_Source excerpt:_
════

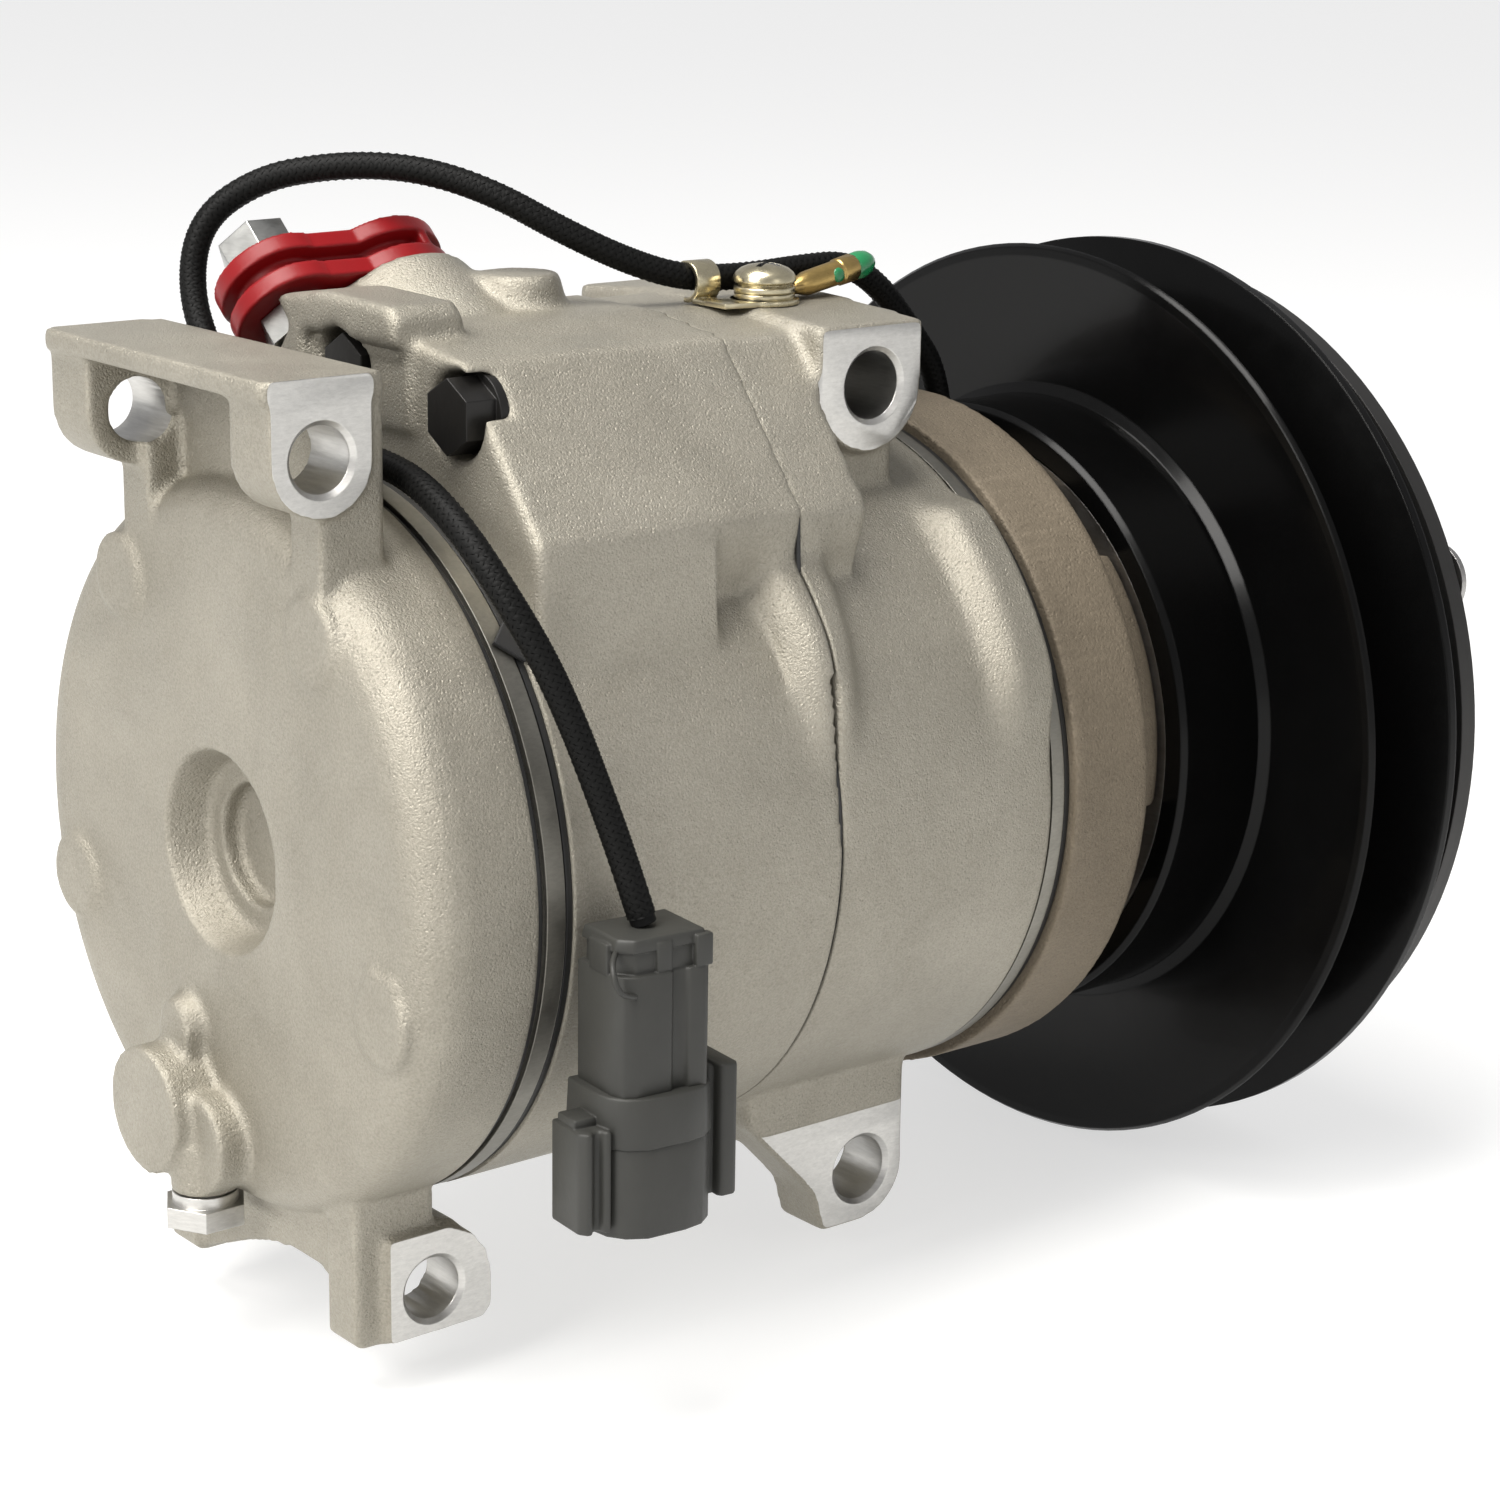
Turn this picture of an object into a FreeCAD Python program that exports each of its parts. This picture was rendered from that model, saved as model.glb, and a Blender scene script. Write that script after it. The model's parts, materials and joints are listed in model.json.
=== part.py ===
import FreeCAD, Part
import math
import os
import re
import Sketcher
from FreeCAD import Placement, Rotation, Vector

# Ten-cylinder swash-plate refrigerant compressor with an electromagnetic clutch and a single V-groove pulley.
# Millimetres. +X runs along the shaft towards the clutch, +Y to the side, +Z up.
# The origin is on the shaft's axis in the middle plane of the V groove.
# A radius is measured from the shaft's axis unless it says otherwise; an angle runs from +Y towards +Z.

SIZES = {
    # pulley and rotor
    "PulleyRadius": 76,
    "GrooveHalfWidth": 8.75,
    "GrooveFloorRadius": 62,
    "GrooveAngle": 18,
    "RimLand": 2,
    "FaceRadius": 69,
    "FrictionFace": 16.5,
    "RotorRear": -24.9,
    "RotorRadius": 51,
    "RotorBore": 47,
    "FluxWall": 7.2,
    # armature and hub
    "AirGap": 0.5,
    "ArmatureRadius": 71.5,
    "ArmatureBore": 30,
    "ArmatureThickness": 3.8,
    "RimRivetRadius": 66,
    "ArmRadius": 42,
    "SpringThickness": 1,
    "HubPlateFront": 25.2,
    # field coil
    "CoilFloor": -24.3,
    "CoilOuter": 46.4,
    "CoilInner": 33.5,
    "CoilWall": 2,
    "CoilFront": 8,
    # pulley bearing
    "BearingBore": 20,
    "BearingOuter": 31,
    "BearingRear": -14.5,
    "BearingFront": 9.5,
    "BearingBallRadius": 2.8,
    # body
    "BodyRadius": 53.5,
    "RearFace": -168,
    "RearSeamBack": -150.5,
    "RearSeamFront": -144.5,
    "MiddleSeam": -97,
    "FrontSeamBack": -56,
    "FrontSeamFront": -51.7,
    "HousingRadius": 54.8,
    "Shoulder": -36.9,
    "NoseRadius": 45.7,
    # inner works
    "BoreCircle": 33,
    "BoreRadius": 16,
    "BoltCircle": 43.5,
    "BoltRadius": 3,
    "DowelCircle": 49.6,
    "DowelRadius": 1.6,
    "SwashCentre": -100.25,
    "SwashRadius": 39.4,
    "SwashThickness": 12,
    "SwashAngle": 16.3,
    "ChamberHalf": 18.5,
    "ChamberRadius": 42,
    "ShaftRadius": 8,
    "PistonHalf": 34.3,
    "PistonClearance": 0.05,
    "NotchHalf": 28,
    "CupRadius": 12.5,
    # mounting ears
    "EarHalfSpan": 30,
    "EarThickness": 11,
    "RearHoleRadius": 4.5,
    "FrontHoleRadius": 5,
    "FarFoot": 26.1,
    "ValveX": -170,
    "ValveY": 3,
    # top saddle
    "SaddleRear": -143,
    "SaddleFront": -84,
    "SaddleTop": 73.2,
    # cable, its clip and its connector
    "CableRadius": 2,
    "PortReach": 17.4,
    "ClipX": -78,
    "ClipY": -10.4,
    "ClipSeat": 72.8,
    "ConnectorX": -138.8,
    "ConnectorY": -61.5,
}
CYLINDERS = 5
BORE_ANGLES = [90 + 72 * number for number in range(CYLINDERS)]
BOLT_ANGLES = [54 + 72 * number for number in range(CYLINDERS)]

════

_Instruction:_
Return nothing but the lines from the first line of the listing through the line with "# A radius is", please, keeping every one of them unchanged.

_Solution:_
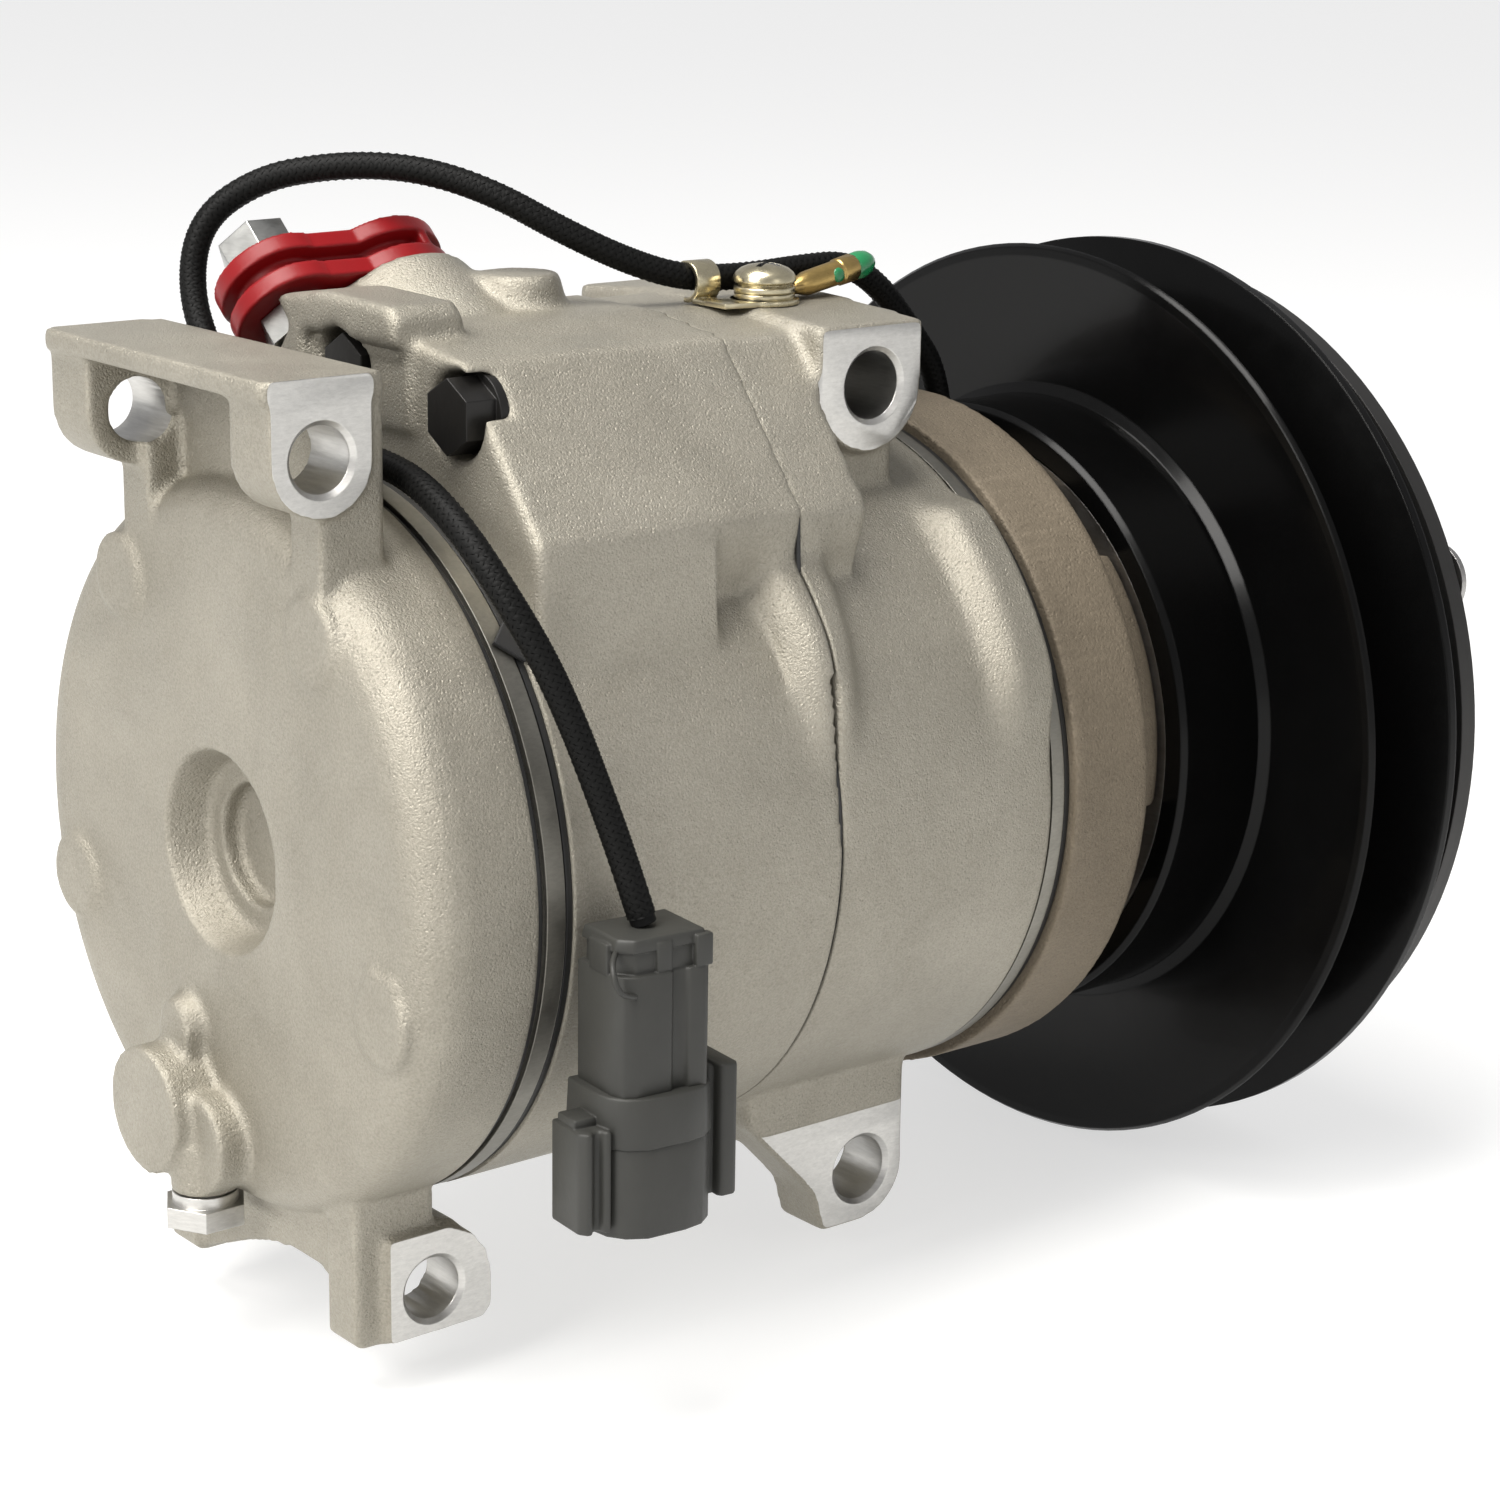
Turn this picture of an object into a FreeCAD Python program that exports each of its parts. This picture was rendered from that model, saved as model.glb, and a Blender scene script. Write that script after it. The model's parts, materials and joints are listed in model.json.
=== part.py ===
import FreeCAD, Part
import math
import os
import re
import Sketcher
from FreeCAD import Placement, Rotation, Vector

# Ten-cylinder swash-plate refrigerant compressor with an electromagnetic clutch and a single V-groove pulley.
# Millimetres. +X runs along the shaft towards the clutch, +Y to the side, +Z up.
# The origin is on the shaft's axis in the middle plane of the V groove.
# A radius is measured from the shaft's axis unless it says otherwise; an angle runs from +Y towards +Z.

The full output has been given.